Cho Didn’t Get Court-Ordered Treatment:
With the failure of Cho Seung-Hui getting his court-ordered psychiatric treatment all parties involved are busy playing the blame game.
“The system doesn’t work well,” said Tom Diggs, executive director of the Commission on Mental Health Law Reform, which has been studying the state mental health system and will report to the General Assembly next year.
Involuntary outpatient commitments are relatively uncommon in Virginia, officials said, because those in the system know they are not enforced. They are almost an act of faith.
“When I let the person go outpatient, I always put on the record, ‘I hope I don’t read about you tomorrow in the paper. . . . Don’t make me look like the foolish judge that could have stopped you,’ ” said Lori Rallison, a special justice in Prince William County. “And knock wood, that hasn’t happened. But it can.”
Cho’s case is a classic example of some of the flaws in the outpatient treatment system.
Ya think?
Cho, they said, slipped through a porous mental health system that suffers from muddled, seldom-enforced laws and inconsistent practices. Special justices who oversee hearings such as the one for Cho said they know that some people they have ordered into treatment have not gotten it. They find out when the person “does something crazy again,” in the words of one justice — when they are brought back into court because they are considered in imminent danger of harming themselves or others.
So if you’re dangerously crazy in Virginia you get a free pass it seems like.
A day later, on Dec. 14, 2005, Paul M. Barnett, the special judge, decided that Cho was an imminent danger to himself as a result of mental illness and ordered him into involuntary outpatient treatment. It is a practice that Terry W. Teel, Cho’s court-appointed lawyer and a special judge himself, said they use “all the time” in Blacksburg. Special justices such as Barnett are lawyers with some expertise and training who are appointed by the jurisdiction’s chief judge.

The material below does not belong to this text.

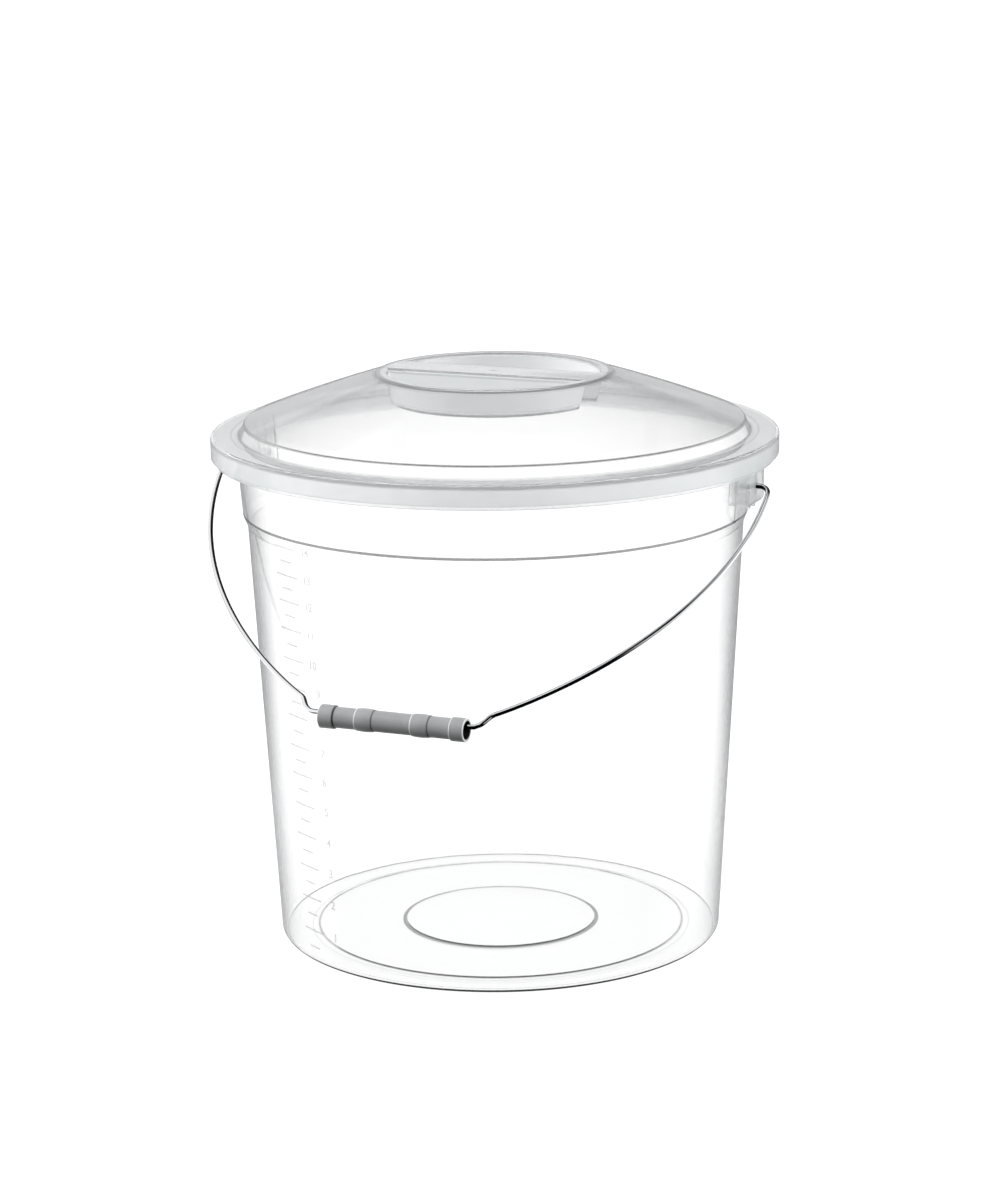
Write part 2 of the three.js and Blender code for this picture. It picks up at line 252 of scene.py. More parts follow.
def rounded(corners):
    """Points of an outline through (across, up, corner radius). A corner with a radius becomes an arc."""
    points = []
    for i, (across, up, radius) in enumerate(corners):
        here = Vector((across, up))
        if not radius:
            points.append(here)
            continue
        into = (here - Vector(corners[i - 1][:2])).normalized()
        out = (Vector(corners[i + 1][:2]) - here).normalized()
        turn = math.atan2(into.cross(out), into.dot(out))
        start = here - into * radius * math.tan(abs(turn) / 2)
        side = Vector((-into.y, into.x)) * math.copysign(radius, turn)
        steps = max(2, math.ceil(abs(turn) / ARC_STEP))
        for k in range(steps + 1):
            points.append(start + side - Matrix.Rotation(turn * k / steps, 2) @ side)
    return points


def inset_outline(points, wall):
    """An outline moved to its left by a wall, each corner along the mitre of its two sides."""
    moved = []
    for i, here in enumerate(points):
        before = points[max(i - 1, 0)]
        after = points[min(i + 1, len(points) - 1)]
        into = (here - before).normalized() if i else (after - here).normalized()
        out = (after - here).normalized() if i < len(points) - 1 else into
        mitre = Vector((-into.y - out.y, into.x + out.x)) / (1 + into.dot(out))
        moved.append(here + mitre * wall)
    return moved


# Modelling steps

def deselect():
    if bpy.context.object and bpy.context.object.mode == "EDIT":
        bpy.ops.object.mode_set(mode="OBJECT")
    bpy.ops.object.select_all(action="DESELECT")


def take_up(piece):
    """Makes a piece the one that the next operator acts on."""
    deselect()
    piece.select_set(True)
    bpy.context.view_layer.objects.active = piece


def named(name):
    piece = bpy.context.object
    piece.name = name
    piece.data.name = name
    return piece


def merged(piece):
    """Merges vertices that lie on top of each other, and turns the faces outwards."""
    take_up(piece)
    bpy.ops.object.mode_set(mode="EDIT")
    bpy.ops.mesh.select_all(action="SELECT")
    bpy.ops.mesh.remove_doubles(threshold=MERGE_GAP * MM)
    bpy.ops.mesh.normals_make_consistent(inside=False)
    bpy.ops.object.mode_set(mode="OBJECT")
    return piece


def spun(name, outline, axis="Z", steps=ROUND_STEPS, close=False):
    """A body of revolution: a vertex is drawn along the outline, and the line is spun once round."""
    def place(point):
        return Vector((point[0], 0, point[1])) * MM

    deselect()
    bpy.ops.mesh.primitive_plane_add(size=MM, location=(0, 0, 0))
    piece = named(name)
    bpy.ops.object.mode_set(mode="EDIT")
    bpy.ops.mesh.select_mode(type="VERT")
    bpy.ops.mesh.select_all(action="SELECT")
    bpy.ops.mesh.merge(type="CENTER")
    bpy.ops.transform.translate(value=place(outline[0]))
    ring = list(outline) + [outline[0]] * close
    for before, after in zip(ring, ring[1:]):
        step = place(after) - place(before)
        bpy.ops.mesh.extrude_region_move(TRANSFORM_OT_translate={"value": step})
    bpy.ops.mesh.select_all(action="SELECT")
    about = (0, 0, 1) if axis == "Z" else (1, 0, 0)
    bpy.ops.mesh.spin(steps=steps, angle=2 * math.pi, center=(0, 0, 0), axis=about)
    return merged(piece)


def block(name, low, high):
    """A cube added at its place and drawn out to its size."""
    deselect()
    middle = (Vector(low) + Vector(high)) / 2
    size = Vector(high) - Vector(low)
    bpy.ops.mesh.primitive_cube_add(size=1, location=middle * MM, scale=size * MM)
    bpy.ops.object.transform_apply(location=True, rotation=True, scale=True)
    return named(name)


def rod(name, low, high, radius, axis="Z"):
    """A cylinder from one place to another along an axis."""
    deselect()
    low, high = Vector(low), Vector(high)
    turn = (0, 0, 0) if axis == "Z" else (0, math.pi / 2, 0)
    bpy.ops.mesh.primitive_cylinder_add(
        vertices=ROD_SIDES, radius=radius * MM, depth=(high - low).length * MM,
        location=(low + high) / 2 * MM, rotation=turn,
    )
    bpy.ops.object.transform_apply(location=True, rotation=True, scale=True)
    return named(name)


def combine(piece, other, operation):
    """A piece joined with another closed body, or cut by it. The other one is used up."""
    take_up(piece)
    bpy.ops.object.modifier_add(type="BOOLEAN")
    cut = piece.modifiers[-1]
    cut.operation = operation
    cut.solver = "EXACT"
    cut.object = other
    bpy.ops.object.modifier_apply(modifier=cut.name)
    bpy.data.objects.remove(other)
    return piece


def copied(piece, name):
    other = piece.copy()
    other.data = piece.data.copy()
    other.name = name
    other.data.name = name
    bpy.context.scene.collection.objects.link(other)
    return other


def turned_half(piece):
    """Turns a piece by half a turn about +Z, in its mesh."""
    take_up(piece)
    piece.rotation_euler = (0, 0, math.pi)
    bpy.ops.object.transform_apply(location=True, rotation=True, scale=True)
    return piece


def bevel_where(piece, test, width, segments):
    """Rounds the edges that pass a test of their two ends and their faces' normals."""
    take_up(piece)
    bpy.ops.object.mode_set(mode="EDIT")
    bpy.ops.mesh.select_mode(type="EDGE")
    bpy.ops.mesh.select_all(action="DESELECT")
    bpy.ops.object.mode_set(mode="OBJECT")
    mesh = piece.data
    normals = {}
    for face in mesh.polygons:
        for key in face.edge_keys:
            normals.setdefault(key, []).append(face.normal)
    for edge in mesh.edges:
        ends = [mesh.vertices[v].co / MM for v in edge.vertices]
        edge.select = test(ends, normals.get(edge.key, []))
    bpy.ops.object.mode_set(mode="EDIT")
    bpy.ops.mesh.bevel(offset=width * MM, segments=segments, affect="EDGES", clamp_overlap=True)
    bpy.ops.object.mode_set(mode="OBJECT")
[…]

Teel said he does not remember Cho or the details of his case. But he said Cho most likely would have been ordered to seek treatment at Virginia Tech’s Cook Counseling Center. “I don’t remember 100 percent if that’s where he was directed,” Teel said. “But nine times out of 10, that’s where he would be.”
And there, he said, ended the court’s responsibility. The court doesn’t follow up, he said. “We have no authority.”
And why doesn’t the court have authority? They’re ‘the court’ for crying out loud. If they don’t have the authority who does?
That night, Cho e-mailed a roommate saying he might as well kill himself. The roommate contacted police, who brought Cho to the New River Valley Community Services Board, the government mental health agency that serves Blacksburg.
There, Kathy Godbey examined Cho and found he was “mentally ill and in need of hospitalization,” according to court papers. That was enough to have Cho temporarily detained at Carilion St. Albans Behavioral Health Clinic in Christiansburg, a few miles from campus, until a special justice could review his case in a commitment hearing.
New River Valley’s Mike Wade maintained that the community services board’s responsibility ended there.
I see a lot of responsibility ending but no responsibility taking. How come no one saw this huge gap in responsibility before? Why did it have to take the deaths of 32 innocent victims?
“When a court gives a mandatory order that someone get outpatient treatment, that order is to the individual, not an agency,” said Christopher Flynn, director of the Cook Counseling Center. The one responsible for ensuring that the mentally ill person receives help in these sorts of cases, he said, is the mentally ill person. “I’ve never seen someone delivered to me with an order that says, ‘This person has been discharged; he’s now your responsibility.’ That doesn’t happen.”
Virginia law says community services boards — the local agencies responsible for a range of mental health services — “shall recommend a specific course of treatment and programs” for people such as Cho who are ordered to receive outpatient treatment. The law also says these boards “shall monitor the person’s compliance.”
When read those portions of the statute, Wade said, “That’s news to us.”
Oh, that’s just great. The people running the mental health agencies don’t even know the law.
I’m not saying that forced treatment would or wouldn’t have stopped a madman like Cho Seung-Hui but we’ll never know until someone tries.
Ever since the day after Virginia Tech we’ve heard nothing but how they need to close the loophole in the gun laws. It wasn’t until 3 weeks later that someone besides me was talking about shoring up the mental health laws. That’s just sad.
I think the problem is that we’re too worried about people being offended. You can’t lock a crazy person up because they might get offended. I’d rather have a crazy person with hurt feelings than a mass of bodies.